Could it be more clear than this? For Milbank, a marginal existence is quite simply not an option. Christianity for him must be triumphal or nothing. The unfortunate thing about seeing things this way is that it is diametrically opposed to the sort of life lived among us by Jesus himself (see especially the portrayal of this life in Luke’s Gospel). If the Son of Man had no place to lay his head, then our search for security will lead us away from Jesus.
It is therefore clear that Alfred won his military victory in highly Augustinian terms and that an unqualified coercion grounded on violence was defeated by a qualified use of coercion grounded upon an eschatology of peace.
To say this is not in any way to deny the Mennonite attempt to incarnate a peace-seeking process that passes through non-resistance, suffering and forgiveness.

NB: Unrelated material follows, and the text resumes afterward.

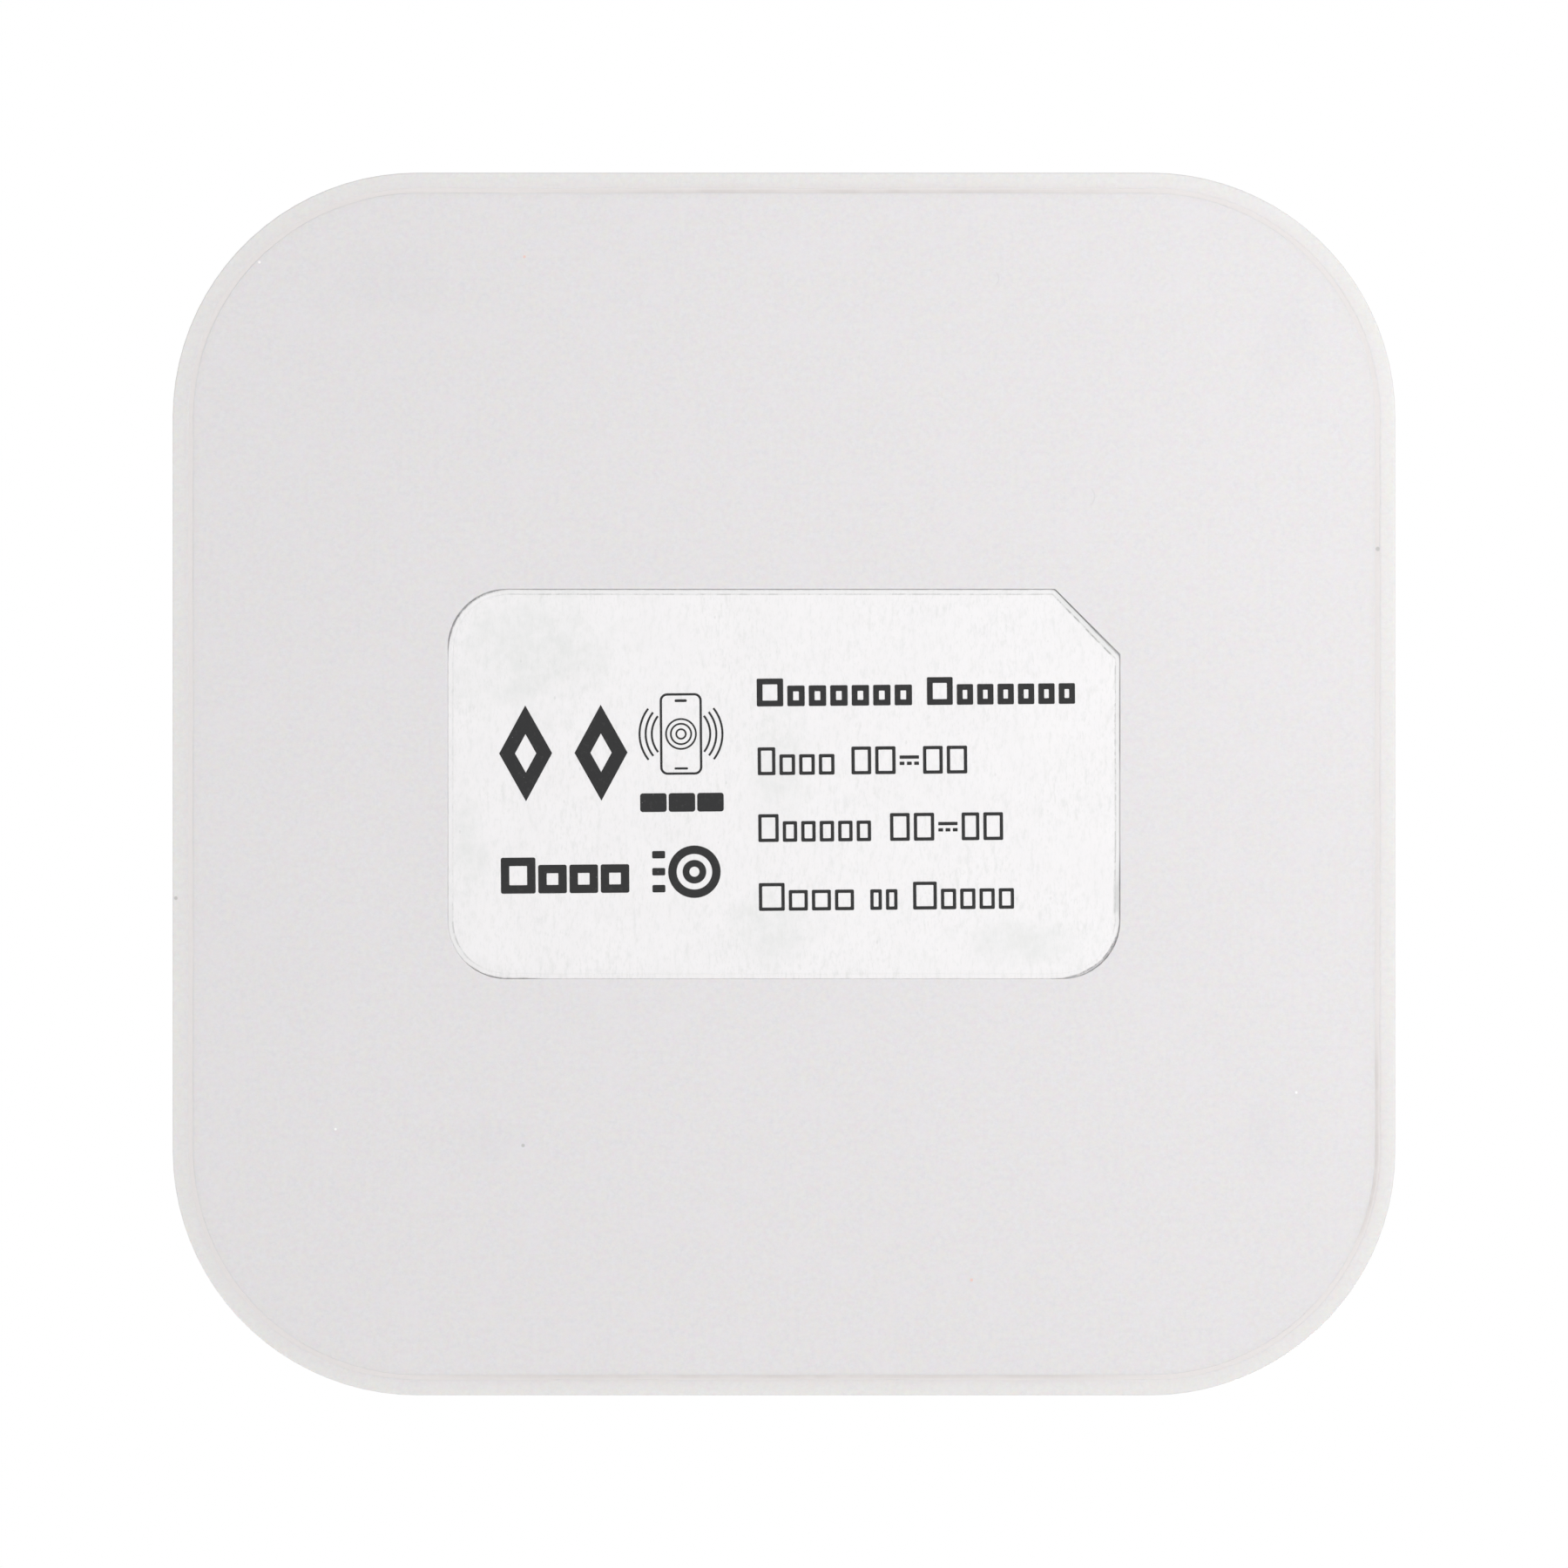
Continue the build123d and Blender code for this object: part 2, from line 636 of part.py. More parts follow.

I would say, on the contrary, that it absolutely is just such a denial. For it is the same sort of “backhanded compliment” (Hauerwas) that was given the Mennonites by H. Richard Niebuhr in Christ and Culture. Namely, that the Mennonites provide a nice, inspiring testimony to the fact that one day the lion will lay down with the lamb, but in the mean time, those of us who are mature will make sure you have the safety and freedom to do your peace thing. This is nothing other than a patronizing dismissal of the real claim of Mennonite Witness, which is that Jesus’ call to discipleship is a universal invitation, regardless of social status.

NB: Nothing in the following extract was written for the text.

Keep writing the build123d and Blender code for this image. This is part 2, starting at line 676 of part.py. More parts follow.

Tolkien’s The Lord of the Rings expresses with genius just how the Christian strategy is double and paradoxical. Gandalf coordinates a military campaign while Frodo self-sacrificially seeks to destroy forever the idol of absolute power. Both tactics are cooperatively necessary, and yet Frodo’s tactic is more than a tactic. It is rather at one with the ultimate goal itself which is of peace and the renunciation of power for its own sake.
I wont belabor this point much, since not much is at stake in whether The Lord of the Rings actually illustrates Milbank’s Constantinianism. I will admit that both of them care a great deal for English lore, and seem to be looking for some salvation there.
I would like to point out, however that Gandalf’s campaign is decidedly not a military one, at least not in the modern sense of a military. That role is much more clearly played by the Saruman’s building up of the military-industrial complex at Isengard. There is no easy conflation of the Axis with Isengard and the Allies with the Shire. Isengard encapsulates both as societies that have staked their survival on military strength. Remember, Gandalf is a wizard, who operates by magic and luck, not strength and calculation. If anything, he is much more analogous to the leadership of Gideon. (Although we cannot get into it here, it is telling that when Milbank appeals to the Old Testament, he seems by default to assume that the Monarchies with their standing militaries and security state are held out as exemplary, which is the opposite of the case.)
The same combination of tactic and goal can be seen in the practice of political non-resistance by Martin Luther King Jr. Such a practice, like practices of penance and reconciliation within the church, are at once means to the end and already the end itself.
Martin Luther King Jr.’s non-violence protest was not “the same combination of tactic and goal.” I don’t even need to argue that–I’ll just deny it as flatly as it was asserted. HIs models were Ghandi and Jesus, not Churchill and Constantine. Seriously, you can’t just claim MLK like that.